Albert Schultz’s production of Arthur Miller’s Death of a Salesman is so exquisitely unforced, so subtly true to human desperation, so consistently acted with unfailing integrity by an exemplary cast, that its beauty hurts without relief. As Willy Loman first enters his home in darkness, the sound of a flute permeates the air and gives his presence a lingering ghostly quality on the verge of dissolution. It seems a life drifting by. We witness the relationship of Willy and his supportive wife, Linda, and note the introverted quality of two lives losing their bearings. As an audience, we are not watching, we are intruding. Their two adult sons, simultaneously before us, share a bedroom as they did when they were lads. Happy, we learn, has screwed the girlfriends of three executives with whom he is getting even. Biff, his qualitative opposite, is one to seek the purpose of his life, one to live inwardly. As lads, they revered and heeded their dad who advised, “Be liked” and thus they would thrive. As adults, however, watching their lives and their dad’s fall into ruin of no purpose, they now know better.
Nancy Palk’s Linda is loyal, quietly accommodating, a contained greyish presence that is both support and outlet for Willy in his ongoing frustration. It is a poignant interpretation as she tries, beyond her ability, to smooth each rough edge in the family’s tense life and to nurse her husband’s sinking self-esteem. She fits into the lives of others as needed and, because playwright Miller is acutely sensitive to all places where human dignity can be wounded, she is constantly needed. Palk’s Linda is a woman whose identity is founded on the support she gives to others and because she does all she can, she cannot understand why her efforts are not enough. The familial ship sinks no matter what she does. It takes subtle understanding of character to find complexity in Linda’s lack of comprehension, and Palk has it.
Joseph Ziegler’s Willy is indeed “a little boat looking for a harbor,” a man whose constant urge to succeed through likability denotes a frustratingly small life without a centre. The system he worked to create no longer needs him and Ziegler’s take on a now discarded Willy’s humiliation is detailed with nuance and painfully memorable. He does indeed seem tired at the core and unable to maintain even his shallow standards of dignity. He does indeed seem a man of lifelong loneliness in constant need of approval. In Willy’s decidedly ordinary existence, his recourse is to pipe dreams, to quiet irritation, to attempts at being known -we know this man. Ziegler gives Willy an epic dimension because we detect no attempt to do so on his part, no actor’s reach for meaning. It hurts to watch Ziegler’s (and Miller’s) Willy because we see the hopeless parts of ourselves we’d prefer unspoken.

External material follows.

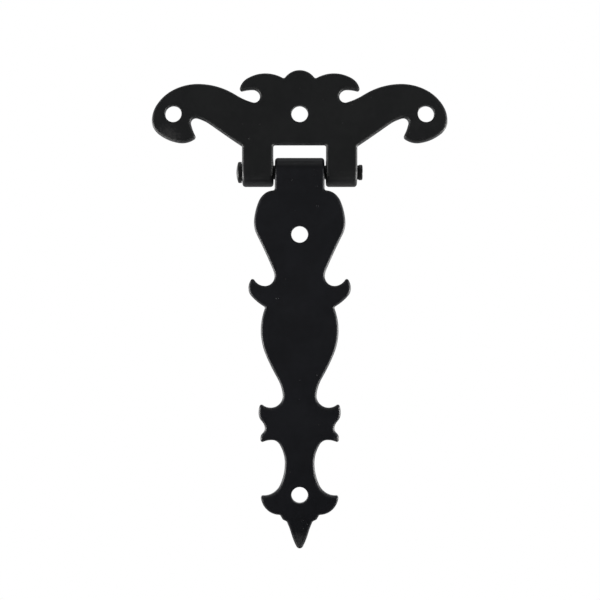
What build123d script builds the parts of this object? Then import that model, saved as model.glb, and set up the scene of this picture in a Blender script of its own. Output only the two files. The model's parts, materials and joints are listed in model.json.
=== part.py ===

In two words “ Yah, Pop” Ari Cohen as Biff is eager, obedient and self-destructive at one go, a lad whose total submission to his father’s superficial ideals leads to total disillusionment when he finds his dad with a woman other than his idealized mom. And his ironically freeing realization is that “We have been living a lie for fifteen years”. Biff has always been judged by his dad and now, as he is forced to judge his dad, his old self is destroyed. One tragedy here is that Willy can’t or can’t dare to understand Biff’s father-damning realization that “I am nothing, Pop.” But it is a declaration of existential freedom in the face of Willy who has never been free of the dream that takes him nowhere. The enthusiastic and shallow Happy, played with insightful precision by Tim Campbell, reveals an unsettling emptiness of values. Something of a stud, he is unsatisfied in everything he does and Campbell nails Happy’s inability to think beyond his condition to cause and solution. He is a Willy-in-waiting and, because we know his end, deeply disturbing. We want him to wake up to truth, to see some potential in his life, but he can’t. As with Bif, we feel that Happy lives filial pain.
Lorenzo Savoini’s set is certainly cramped, so overlapping movement at times seems awkward and confusing. On the other hand, the set does act as a psychological mirror of the collective and cluttered emotional mind of the Loman family. One example of Albert Schultz’s acute feeling for Miller’s masterwork is that people touch one another, embrace one another, as we in the audience come to realize that no embrace is strong enough when the other is consumed by the American lie posing as a dream. At Willy’s grave Linda asks “Why didn’t anyone come?” but, in the end, the point is that attention has not been paid and the inhuman capitalistic machine that shaped Willy’s dream and his tragically logical demise has made another killing.